When Whitlock first transferred to RGHS (Rural Georgian High School) following her impromptu month “imprisoned” in England, as she recounts, she was in a state of emotional removal about the situation, ignoring any attempts her friends and classmates made to reach out with their sympathies.
While many said she was focusing on her intensive therapy in gaining back her southern vernacular, others said the situation traumatized her to the point that she was unable to look at, or mention, a “cup of tea,” and she would even keep shivering and muttering “the loo” when wanting to go to the bathroom. After interviewing Carry Stanman, ostensibly one of Whitlock’s closest friends during her period at Westminster, Stanman mentioned how stealthily Westminster hid losing a kid in a foreign country.
“Izzy was in two of my classes, and we shared advisement together. When we heard that we both got into the England Janterm together, we were elated; we’d never left the country together before, and she was truly excited to visit the prehistoric sites. She was a bit of a history freak in that way,” said Stanman.
“When we arrived back in Atlanta, and realized we left Izzy back in our hotel, all the students went into panic mode. The faculty, for a moment, seemed to panic as well. Then they launched into coming up with alibis, and settled on ‘Izzy decided to stay with some relatives in London for a while.’ Later, when Izzy transferred, they claimed she would be doing a semester with her cousins in London, and that was that. It felt like the whole school somewhat forgot about her. Well, until now.”

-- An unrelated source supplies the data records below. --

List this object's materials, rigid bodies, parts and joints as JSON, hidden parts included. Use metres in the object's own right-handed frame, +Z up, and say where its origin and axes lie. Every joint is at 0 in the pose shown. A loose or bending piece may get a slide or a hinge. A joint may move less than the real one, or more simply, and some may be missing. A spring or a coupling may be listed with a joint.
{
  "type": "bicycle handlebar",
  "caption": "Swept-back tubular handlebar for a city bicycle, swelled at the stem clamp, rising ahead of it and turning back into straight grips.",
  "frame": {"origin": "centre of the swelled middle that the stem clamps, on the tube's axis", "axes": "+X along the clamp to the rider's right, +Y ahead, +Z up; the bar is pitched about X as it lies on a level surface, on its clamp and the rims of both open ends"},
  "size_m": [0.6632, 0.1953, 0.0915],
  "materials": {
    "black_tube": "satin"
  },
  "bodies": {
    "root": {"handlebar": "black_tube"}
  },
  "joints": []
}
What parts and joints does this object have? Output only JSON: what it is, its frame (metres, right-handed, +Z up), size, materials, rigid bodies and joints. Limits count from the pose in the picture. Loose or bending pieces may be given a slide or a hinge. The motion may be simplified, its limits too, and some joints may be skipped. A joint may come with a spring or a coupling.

Following Carry Stanman’s interview, more and more of Izzy Whitman’s former classmates have begun to speak up. Their willingness to tell Whitman’s story as college juniors and seniors speaks not only to the severity of the situation, but also to the real controversy this situation is causing. Now, investigators around Atlanta are flocking to The Westminster Schools, beginning to open a rather intriguing case that might alter the course of traveling Janterms – or rather, Janterms for good.
While detectives have just begun to scratch the surface, one thing’s for sure: Whitman’s bravery to speak up after five years leaves open-ended accusations that question both the validity of Whitman’s story and the claims of Westminster faculty involved. Only time will tell if international Janterms will continue, or more importantly, if Whitman (and her southern accent) can ever truly recover from her traumatic experience in the UK.